Vigilance can occur on a limited basis if you need to stay up all night to pass your final exams or if you are trying to write a novel while holding down a full-time job. If you are an accountant working night and day during tax season, you will use the vigilance reaction. But the vigilance can also be a way of life. The chronically vigilant person may be the air-traffic controller at O’Hare who has too many planes in the air. Or a mother who always agonizes over her teenage daughter’s whereabouts and sits up into the wee hours and sits up into the wee hours waiting for the phone to ring with bad news. Or anyone who feels that he or she is in a losing situation, with no personally acceptable options to change things. Or anyone who asks himself that dirgeful question; "Is that all there is?"
Relaxing your body:
Joseph Barr, co-director of the Center of Medical Psychology in Des Plaines, says that many people "have developed bad psychophysiological habits and go around in a constant state of high arousal.
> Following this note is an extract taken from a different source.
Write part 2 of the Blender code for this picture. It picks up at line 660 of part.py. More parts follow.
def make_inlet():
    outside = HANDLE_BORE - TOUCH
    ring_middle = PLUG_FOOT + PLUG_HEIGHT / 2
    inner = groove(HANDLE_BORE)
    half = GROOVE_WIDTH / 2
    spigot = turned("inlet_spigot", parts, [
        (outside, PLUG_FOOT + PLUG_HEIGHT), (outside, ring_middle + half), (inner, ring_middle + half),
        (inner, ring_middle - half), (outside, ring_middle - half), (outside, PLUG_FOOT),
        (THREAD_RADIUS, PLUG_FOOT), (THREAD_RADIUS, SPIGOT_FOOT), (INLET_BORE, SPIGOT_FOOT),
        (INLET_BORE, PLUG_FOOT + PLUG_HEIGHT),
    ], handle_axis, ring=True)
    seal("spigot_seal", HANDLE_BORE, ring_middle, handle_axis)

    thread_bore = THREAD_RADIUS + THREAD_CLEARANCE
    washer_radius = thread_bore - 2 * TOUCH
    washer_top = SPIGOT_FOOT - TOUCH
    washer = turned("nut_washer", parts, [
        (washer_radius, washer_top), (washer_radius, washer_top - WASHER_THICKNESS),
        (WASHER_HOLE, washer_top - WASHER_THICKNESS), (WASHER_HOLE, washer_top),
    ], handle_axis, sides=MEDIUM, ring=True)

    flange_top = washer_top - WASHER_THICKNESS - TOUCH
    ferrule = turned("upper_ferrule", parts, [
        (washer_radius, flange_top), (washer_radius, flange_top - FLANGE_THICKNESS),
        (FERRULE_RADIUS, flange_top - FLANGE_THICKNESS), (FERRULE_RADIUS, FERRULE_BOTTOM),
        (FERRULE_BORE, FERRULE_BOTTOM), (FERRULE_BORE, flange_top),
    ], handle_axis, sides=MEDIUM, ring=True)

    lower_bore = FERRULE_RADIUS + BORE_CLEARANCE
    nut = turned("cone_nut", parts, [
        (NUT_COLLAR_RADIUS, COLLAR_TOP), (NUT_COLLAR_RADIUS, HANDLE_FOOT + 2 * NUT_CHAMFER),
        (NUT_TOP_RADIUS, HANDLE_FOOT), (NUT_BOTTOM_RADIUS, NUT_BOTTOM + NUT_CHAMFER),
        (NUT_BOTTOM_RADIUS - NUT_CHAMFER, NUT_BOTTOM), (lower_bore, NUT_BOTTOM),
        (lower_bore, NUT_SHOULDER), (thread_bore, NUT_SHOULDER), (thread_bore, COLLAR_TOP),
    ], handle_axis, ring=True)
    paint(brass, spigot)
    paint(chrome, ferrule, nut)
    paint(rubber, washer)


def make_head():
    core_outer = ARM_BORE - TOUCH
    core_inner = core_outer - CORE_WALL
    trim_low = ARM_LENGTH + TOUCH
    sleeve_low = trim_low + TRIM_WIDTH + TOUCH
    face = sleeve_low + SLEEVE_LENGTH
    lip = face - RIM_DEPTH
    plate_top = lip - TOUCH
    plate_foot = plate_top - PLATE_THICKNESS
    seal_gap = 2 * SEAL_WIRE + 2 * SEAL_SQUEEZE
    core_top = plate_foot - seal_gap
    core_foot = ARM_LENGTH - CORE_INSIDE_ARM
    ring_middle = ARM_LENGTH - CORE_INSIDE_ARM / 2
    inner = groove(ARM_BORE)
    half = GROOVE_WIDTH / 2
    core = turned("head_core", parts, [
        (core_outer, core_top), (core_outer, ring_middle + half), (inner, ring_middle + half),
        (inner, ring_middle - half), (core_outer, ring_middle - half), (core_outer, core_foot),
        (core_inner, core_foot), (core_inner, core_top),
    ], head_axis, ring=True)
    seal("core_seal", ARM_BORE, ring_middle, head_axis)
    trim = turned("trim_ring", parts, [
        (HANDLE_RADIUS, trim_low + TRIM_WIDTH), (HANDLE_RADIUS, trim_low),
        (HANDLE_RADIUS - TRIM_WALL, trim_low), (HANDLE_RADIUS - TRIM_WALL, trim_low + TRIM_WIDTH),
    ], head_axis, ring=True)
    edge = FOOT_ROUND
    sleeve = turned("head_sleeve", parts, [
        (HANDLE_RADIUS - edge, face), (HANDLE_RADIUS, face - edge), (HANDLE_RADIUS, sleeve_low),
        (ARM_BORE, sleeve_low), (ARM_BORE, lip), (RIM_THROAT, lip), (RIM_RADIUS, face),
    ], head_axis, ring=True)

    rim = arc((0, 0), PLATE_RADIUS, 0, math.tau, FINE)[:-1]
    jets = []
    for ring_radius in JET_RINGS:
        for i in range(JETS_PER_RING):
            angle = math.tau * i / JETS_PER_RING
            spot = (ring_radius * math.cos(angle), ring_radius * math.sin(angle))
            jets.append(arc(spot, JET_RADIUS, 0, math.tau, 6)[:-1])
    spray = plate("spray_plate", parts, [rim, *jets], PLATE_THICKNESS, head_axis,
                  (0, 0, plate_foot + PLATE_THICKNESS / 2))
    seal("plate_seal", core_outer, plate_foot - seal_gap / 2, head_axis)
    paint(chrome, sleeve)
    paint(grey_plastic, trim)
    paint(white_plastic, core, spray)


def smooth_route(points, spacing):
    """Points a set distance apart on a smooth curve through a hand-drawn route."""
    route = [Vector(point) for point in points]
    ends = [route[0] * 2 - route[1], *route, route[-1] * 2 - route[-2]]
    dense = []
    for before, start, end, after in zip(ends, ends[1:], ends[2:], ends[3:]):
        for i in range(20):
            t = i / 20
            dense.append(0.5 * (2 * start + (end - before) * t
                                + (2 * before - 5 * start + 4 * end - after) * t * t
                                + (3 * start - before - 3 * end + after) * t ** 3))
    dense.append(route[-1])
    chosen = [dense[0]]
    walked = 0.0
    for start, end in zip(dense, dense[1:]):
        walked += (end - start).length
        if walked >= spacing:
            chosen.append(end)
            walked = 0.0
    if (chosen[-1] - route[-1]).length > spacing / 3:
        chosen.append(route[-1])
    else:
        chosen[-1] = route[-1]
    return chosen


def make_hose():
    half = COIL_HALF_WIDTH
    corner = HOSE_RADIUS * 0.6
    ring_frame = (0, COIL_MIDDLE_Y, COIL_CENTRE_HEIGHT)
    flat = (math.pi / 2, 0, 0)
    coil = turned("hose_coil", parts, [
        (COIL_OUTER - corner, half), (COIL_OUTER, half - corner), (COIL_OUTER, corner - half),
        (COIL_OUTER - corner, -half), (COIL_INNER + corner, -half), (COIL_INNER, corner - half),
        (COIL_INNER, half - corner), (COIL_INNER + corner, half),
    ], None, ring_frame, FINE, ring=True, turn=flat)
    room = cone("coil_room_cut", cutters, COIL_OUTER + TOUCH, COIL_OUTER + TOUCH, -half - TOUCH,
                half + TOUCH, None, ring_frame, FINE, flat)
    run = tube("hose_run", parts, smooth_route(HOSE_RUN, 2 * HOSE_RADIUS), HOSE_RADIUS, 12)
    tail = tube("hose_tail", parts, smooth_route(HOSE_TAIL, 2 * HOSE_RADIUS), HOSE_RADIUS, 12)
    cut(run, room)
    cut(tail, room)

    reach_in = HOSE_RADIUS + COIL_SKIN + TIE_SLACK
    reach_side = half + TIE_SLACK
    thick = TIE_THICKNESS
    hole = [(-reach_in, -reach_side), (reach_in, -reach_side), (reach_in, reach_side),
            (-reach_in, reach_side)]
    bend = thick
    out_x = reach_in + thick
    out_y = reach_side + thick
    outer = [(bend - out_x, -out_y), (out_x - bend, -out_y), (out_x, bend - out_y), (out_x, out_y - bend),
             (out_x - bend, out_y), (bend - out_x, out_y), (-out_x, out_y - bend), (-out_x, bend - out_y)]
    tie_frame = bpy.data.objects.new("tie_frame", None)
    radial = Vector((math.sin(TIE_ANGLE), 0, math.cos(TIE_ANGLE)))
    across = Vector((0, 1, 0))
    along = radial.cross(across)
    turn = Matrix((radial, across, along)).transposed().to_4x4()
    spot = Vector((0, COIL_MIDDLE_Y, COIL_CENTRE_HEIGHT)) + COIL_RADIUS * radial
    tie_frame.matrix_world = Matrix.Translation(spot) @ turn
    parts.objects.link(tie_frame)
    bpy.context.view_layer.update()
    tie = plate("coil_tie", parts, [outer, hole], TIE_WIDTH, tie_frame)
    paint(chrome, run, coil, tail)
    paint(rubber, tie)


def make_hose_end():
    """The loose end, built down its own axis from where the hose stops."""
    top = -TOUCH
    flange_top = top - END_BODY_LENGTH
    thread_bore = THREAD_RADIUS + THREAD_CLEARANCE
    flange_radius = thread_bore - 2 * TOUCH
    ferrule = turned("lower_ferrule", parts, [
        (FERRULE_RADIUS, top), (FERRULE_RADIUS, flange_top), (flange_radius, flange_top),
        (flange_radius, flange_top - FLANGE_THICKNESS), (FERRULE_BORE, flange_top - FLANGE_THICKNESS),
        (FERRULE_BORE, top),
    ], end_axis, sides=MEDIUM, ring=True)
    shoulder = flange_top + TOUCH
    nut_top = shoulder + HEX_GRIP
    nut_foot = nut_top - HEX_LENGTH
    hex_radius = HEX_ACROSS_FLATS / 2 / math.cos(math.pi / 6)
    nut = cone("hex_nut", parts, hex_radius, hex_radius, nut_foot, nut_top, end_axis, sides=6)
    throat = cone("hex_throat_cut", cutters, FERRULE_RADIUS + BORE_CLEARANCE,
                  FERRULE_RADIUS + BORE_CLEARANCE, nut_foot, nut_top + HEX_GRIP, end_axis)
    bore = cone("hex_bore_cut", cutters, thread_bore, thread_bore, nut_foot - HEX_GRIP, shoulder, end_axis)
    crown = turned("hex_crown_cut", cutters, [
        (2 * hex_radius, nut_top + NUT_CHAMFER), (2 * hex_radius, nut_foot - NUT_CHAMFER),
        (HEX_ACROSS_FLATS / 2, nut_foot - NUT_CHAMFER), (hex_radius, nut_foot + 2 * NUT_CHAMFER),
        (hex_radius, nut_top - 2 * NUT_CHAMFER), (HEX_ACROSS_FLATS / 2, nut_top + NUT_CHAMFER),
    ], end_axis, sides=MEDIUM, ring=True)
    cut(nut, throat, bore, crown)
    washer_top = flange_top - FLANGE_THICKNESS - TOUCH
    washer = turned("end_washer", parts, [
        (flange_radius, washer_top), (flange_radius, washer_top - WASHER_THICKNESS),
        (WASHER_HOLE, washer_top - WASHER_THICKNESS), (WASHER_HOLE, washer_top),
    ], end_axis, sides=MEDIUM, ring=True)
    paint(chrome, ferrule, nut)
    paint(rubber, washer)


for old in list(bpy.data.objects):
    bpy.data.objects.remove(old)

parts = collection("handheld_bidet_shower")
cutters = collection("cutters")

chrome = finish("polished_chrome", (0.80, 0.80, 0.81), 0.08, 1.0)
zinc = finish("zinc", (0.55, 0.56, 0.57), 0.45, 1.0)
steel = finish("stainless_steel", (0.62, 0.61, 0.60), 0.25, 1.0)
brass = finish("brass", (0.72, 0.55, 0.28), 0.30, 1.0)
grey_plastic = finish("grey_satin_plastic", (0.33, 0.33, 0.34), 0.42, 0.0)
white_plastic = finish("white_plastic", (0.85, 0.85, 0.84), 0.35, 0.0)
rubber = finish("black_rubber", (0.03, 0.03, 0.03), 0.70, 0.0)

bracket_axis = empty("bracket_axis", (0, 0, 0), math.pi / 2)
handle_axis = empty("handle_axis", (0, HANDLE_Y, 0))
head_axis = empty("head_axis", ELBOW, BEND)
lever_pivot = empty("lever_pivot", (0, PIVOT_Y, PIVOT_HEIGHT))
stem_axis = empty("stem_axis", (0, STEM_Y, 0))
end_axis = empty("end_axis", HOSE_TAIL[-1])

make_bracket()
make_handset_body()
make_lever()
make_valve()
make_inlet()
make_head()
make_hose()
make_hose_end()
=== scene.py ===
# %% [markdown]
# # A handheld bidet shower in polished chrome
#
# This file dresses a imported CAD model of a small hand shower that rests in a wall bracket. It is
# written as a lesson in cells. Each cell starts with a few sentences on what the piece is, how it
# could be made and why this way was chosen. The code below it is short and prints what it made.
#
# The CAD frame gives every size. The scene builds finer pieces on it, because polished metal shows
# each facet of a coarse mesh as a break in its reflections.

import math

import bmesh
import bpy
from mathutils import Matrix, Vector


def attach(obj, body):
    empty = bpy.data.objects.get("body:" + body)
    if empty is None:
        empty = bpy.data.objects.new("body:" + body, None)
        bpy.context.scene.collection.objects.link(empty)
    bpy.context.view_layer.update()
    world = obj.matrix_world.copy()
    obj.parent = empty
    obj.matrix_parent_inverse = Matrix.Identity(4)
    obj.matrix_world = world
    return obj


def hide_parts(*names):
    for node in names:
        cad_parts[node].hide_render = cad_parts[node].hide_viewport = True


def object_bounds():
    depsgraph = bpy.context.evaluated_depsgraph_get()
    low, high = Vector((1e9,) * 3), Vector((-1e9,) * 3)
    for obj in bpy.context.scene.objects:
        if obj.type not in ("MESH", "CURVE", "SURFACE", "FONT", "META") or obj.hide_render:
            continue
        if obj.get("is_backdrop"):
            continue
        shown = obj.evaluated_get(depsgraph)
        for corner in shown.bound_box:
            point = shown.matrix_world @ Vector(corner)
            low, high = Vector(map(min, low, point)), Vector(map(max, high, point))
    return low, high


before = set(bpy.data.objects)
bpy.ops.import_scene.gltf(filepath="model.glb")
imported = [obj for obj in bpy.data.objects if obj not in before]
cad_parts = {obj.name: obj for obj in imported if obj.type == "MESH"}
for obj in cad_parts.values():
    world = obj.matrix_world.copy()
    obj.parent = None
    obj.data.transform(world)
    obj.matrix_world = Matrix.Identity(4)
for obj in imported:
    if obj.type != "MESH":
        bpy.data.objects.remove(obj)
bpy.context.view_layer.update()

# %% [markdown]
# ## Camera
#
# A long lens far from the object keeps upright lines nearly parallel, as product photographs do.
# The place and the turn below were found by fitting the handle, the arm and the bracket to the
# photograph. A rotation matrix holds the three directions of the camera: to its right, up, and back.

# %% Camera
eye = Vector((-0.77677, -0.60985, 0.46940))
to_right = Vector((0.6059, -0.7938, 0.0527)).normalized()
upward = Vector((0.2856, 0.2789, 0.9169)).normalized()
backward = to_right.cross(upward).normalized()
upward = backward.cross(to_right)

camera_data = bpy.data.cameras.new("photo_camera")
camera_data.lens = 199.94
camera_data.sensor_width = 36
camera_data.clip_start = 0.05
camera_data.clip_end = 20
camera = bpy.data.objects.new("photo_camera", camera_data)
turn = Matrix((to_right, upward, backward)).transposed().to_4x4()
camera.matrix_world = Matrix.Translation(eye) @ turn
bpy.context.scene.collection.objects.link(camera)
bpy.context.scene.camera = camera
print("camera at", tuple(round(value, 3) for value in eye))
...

"These people have learned to live with high levels of anxiety, including occasional panic attacks, and they think that this condition of psychophysiological arousal is normal. Many present symptoms of colitis, headaches, or high blood pressure. We try to quiet them down."
Barr often uses biofeedback, a system that makes people are of how their bodies are reacting to stress. For example, hand temperature is a symptom of cardiovascular arousal. By teaching a patient to be aware when his hands are becoming cold and to be able to relax and warm them up, Barr is providing a valuable antistress technique. He also teaches patients to observe their breathing patterns. While shallow breathing from the chest results in a rapid 18 breaths a minute-a sign of stress and, occasional, hyperventilation-the deeper breathing form the diaphragm requires only 12 breathes a minute and brings a sense of relaxation and well-being. Barr’s sophisticated lab can also measure the electrical activity of muscles and demonstrate to a hot reactor that when he is in the combat reaction his muscles are giving off three to five microvolts, compared with a normal two.
Frank Collins, Jr., a Ph.D., and director of the Biofeedback and Stress Management Program at Rush-Presbyterian-St. Luke’s Medical Center, uses a similar technique. Electrical activity from a muscle in a patient’s forehead is converted into an audio tone, and the patient is taught how to recognize when the tone is getting higher-a sign of arousal and stress-and to consciously lower it.
By making the covert overt, biofeedback enables patients to regulate their bodily reactions to stress and therefore gain a sense of reassurance.
"Some of my patients are astonished to see how their bodies are overreacting to stress," says Collins. "Some patients who are really up tight and into rigid self-control are frightened of deep relaxation," says Barr. "But only at first. Once they learn how to regulate their responses, they think it’s great."